Earlier in this thread somebody compared Indiana and Kansas TANF benefits. That’s a meaningful comparison if and only if the figures quoted are monies actually available to the recipient. If those are purely paper figures, and the “real” amount is some hidden number, how can public policy makers, researchers, journalists, or SDMB types rely upon them? How can beneficiaries make budgets if the fees jump around from month to month depending on what bills need to be paid? (That is, months where bills need to be paid mostly in cash will have very different transaction costs than months where most expenses can be paid via point-of-sale.) That also means that two people with identical family sizes and incomes effectively receive different benefit amounts, which raises issues of fairness and equal treatment.

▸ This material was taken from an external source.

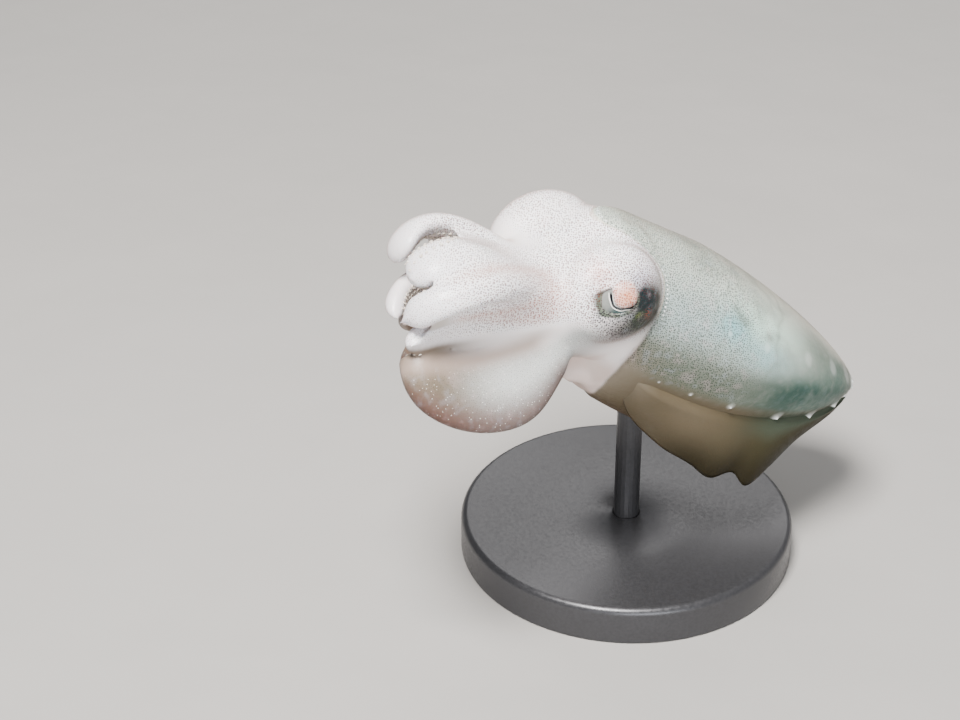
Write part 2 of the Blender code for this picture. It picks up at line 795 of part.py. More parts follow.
def add_papillae(mantle, collection):
    """Small cones in a row over each fin's root."""
    cones = []
    for side in (1, -1):
        for station, around in PAPILLAE:
            angle = side * math.radians(around)
            spot = mantle_skin(station_back(station), angle)
            inside = mantle_skin(station_back(station), angle, 0.8)
            rise = (spot - inside) / np.linalg.norm(spot - inside)
            across = np.cross(rise, MANTLE[0])
            across /= np.linalg.norm(across)
            other = np.cross(rise, across)
            turn_round = np.linspace(0, 2 * math.pi, PAPILLA_SIDES, endpoint=False)
            around = np.cos(turn_round)[:, None] * across + np.sin(turn_round)[:, None] * other
            rings = (
                spot - PAPILLA_ROOT * rise + 1.2 * PAPILLA_RADIUS * around,
                spot + PAPILLA_HEIGHT * rise + 0.3 * PAPILLA_RADIUS * around,
            )
            cones.append(loft("papilla", rings, collection))
    combine(mantle, cones, "UNION")


def make_stand(mantle, collection, material):
    """A round base and an upright rod whose ends sit in sockets of the base and the belly."""
    belly = mantle_skin(station_back(BELLY_STATION), math.pi)[2]
    rod_bottom = BASE_HEIGHT - ROD_DEPTH_IN_BASE
    rod_top = belly + ROD_DEPTH_IN_BELLY
    cutter = cylinder("rod_socket", rod_bottom, rod_top, ROD_RADIUS + GAP, ROD_SIDES, collection)
    combine(mantle, [cutter], "DIFFERENCE")
    base = cylinder("stand_base", 0.0, BASE_HEIGHT, BASE_RADIUS, BASE_SIDES, collection, material)
    cutter = cylinder("rod_socket", rod_bottom, rod_top, ROD_RADIUS + GAP, ROD_SIDES, collection)
    combine(base, [cutter], "DIFFERENCE")
    cylinder("stand_rod", rod_bottom + GAP, rod_top - GAP, ROD_RADIUS, ROD_SIDES, collection, material)


def clear_scene():
    for old in list(bpy.data.objects):
        bpy.data.objects.remove(old)


def main():
    clear_scene()
    collection = new_collection(OBJECT_NAME)
    materials = make_materials()
    mantle = make_mantle(collection, materials["skin"])
    add_papillae(mantle, collection)
    head = make_head(mantle, collection, materials["skin"])
    make_eyes(collection, materials["eye"])
    make_funnel(head, mantle, collection, materials["skin"])
    make_mouth(collection, materials["skin"], materials["beak"])
    for name in ARMS:
        make_arm(name, collection, materials["skin"])
    make_fin("fin_left", 1, collection, materials["fin_membrane"])
    make_fin("fin_right", -1, collection, materials["fin_membrane"])
    make_stand(mantle, collection, materials["stand_metal"])
    root = bpy.data.objects.new(OBJECT_NAME, None)
    for made in list(collection.objects):
        made.parent = root
    collection.objects.link(root)


main()
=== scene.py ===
"""Looks of a young broadclub cuttlefish, life size, on its plain stand.

Shapes are worked out in millimetres from named sizes like those of the solids, as points on grids,
and a mesh gets its metres when it is made. The head and the mantle each have their own axes:
forward, left and up. The flesh is one skin: closed forms are merged into one surface, its creases
are smoothed, the eyelids are pressed into it and the papillae raised from it. Fins, eyes,
suckers, mouth and stand are pieces of their own.
"""

import math
import random

import bmesh
import bpy
import numpy as np
from mathutils import Matrix


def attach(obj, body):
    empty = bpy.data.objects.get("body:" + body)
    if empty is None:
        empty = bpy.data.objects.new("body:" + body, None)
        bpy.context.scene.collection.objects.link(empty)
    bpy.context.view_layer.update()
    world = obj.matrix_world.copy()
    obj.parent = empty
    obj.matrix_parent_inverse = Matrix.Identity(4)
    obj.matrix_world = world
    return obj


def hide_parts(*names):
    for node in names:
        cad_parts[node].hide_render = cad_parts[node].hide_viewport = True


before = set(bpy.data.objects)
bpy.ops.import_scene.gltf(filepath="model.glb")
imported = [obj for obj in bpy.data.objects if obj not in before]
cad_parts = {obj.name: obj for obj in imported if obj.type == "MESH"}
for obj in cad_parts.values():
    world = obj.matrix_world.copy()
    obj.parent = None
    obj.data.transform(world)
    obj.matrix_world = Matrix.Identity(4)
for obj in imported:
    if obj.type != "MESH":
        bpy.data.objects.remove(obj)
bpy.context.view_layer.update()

MM = 0.001

# Camera and room
VIEW_AZIMUTH, VIEW_ELEVATION = 40.0, 31.0
VIEW_DISTANCE = 212.0
LENS, SENSOR = 85.0, 36.0
PICTURE = (960, 720)
EYES_IN_PICTURE = (584, 266)

# Head and mantle
EYE_HEIGHT = 36.0
HEAD_TURN = (5.0, -3.3, -4.5)
MANTLE_TURN = (31.0, -15.6, -11.4)
MANTLE_FRONT = (-3.3, 0.0, -2.7)
MANTLE_LENGTH, MANTLE_AHEAD = 36.0, 2.8
MANTLE_HALF_WIDTH, MANTLE_ABOVE, MANTLE_BELOW = 9.0, 6.4, 12.2
MANTLE_WIDEST, BELLY_DEEPEST = 0.33, 0.42
DORSAL_TONGUE, TONGUE_ANGLE, TONGUE_POWER = 7.0, 23.0, 2.4
TONGUE_DIP, DIP_START = 0.015, -2.0
EDGE_BACK, VENTRAL_SETBACK = 0.6, 4.0
NECK_SHARE = 0.97
ROW_ANGLE = 109.5
COLOUR_ROW = ROW_ANGLE - 3.0
BELLY_STATION = 0.42
CROWN_FORWARD, CROWN_UP = 7.0, -1.5

# Head sections: forward, up, half width, height above, height below, backward tilt
HEAD_SECTIONS = (
    (-2.2, -2.6, 7.8, 7.1, 6.4, 22),
    (0.4, -2.3, 7.6, 7.8, 6.2, 12),
    (3.4, -2.0, 6.8, 6.3, 5.8, 4),
    (5.6, -1.7, 5.9, 5.0, 5.3, 0),
    (6.7, -1.5, 5.5, 4.8, 5.0, 0),
    (7.1, -1.5, 5.0, 4.4, 4.6, 0),
)

# Eyes, by side: 1 is left and -1 is right
BULBS = {1: (1.4, 5.2, 0.3), -1: (0.9, 5.2, 0.4)}
BULB_RADII = {1: (5.3, 4.3, 4.7), -1: (5.8, 4.3, 4.8)}
EYE_AT = (0.75, 5.2, 0.2)
GAZES = {1: (0.42, 0.80, 0.33), -1: (-0.04, 0.99, -0.02)}
EYEBALL_OUT, EYEBALL_RADIUS = 2.0, 2.7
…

Finally, splitting those transactions costs between 95% to the State, and 5% to the recipients, or 97.5% to the State, and 2.5% to the recipients, while not the best practice is not inherently awful/horrible/no good. However, in the existing Kansas EBT contract the vendor charges the state an amount in the range of seventy cents to $1.50 per card per month (varies depending on number of cards issued, and whether cards are TANF-only, TANF+SNAP, etc.). A careful beneficiary under the old law could arrange to take a single cash withdrawal for all of the money they didn’t plan to spend at point-of-sale, thereby incurring a single $0.85 fee plus ATM fee, and roughly a 25/75 split between state and recipient. Under the new law, the state is still paying $0.70-1.50 per card, but the recipient may end up paying anywhere up to $40-50 in fees, which means the transaction costs are split more like 2% to the state and 98% to the recipient, and that I believe is simply wrong.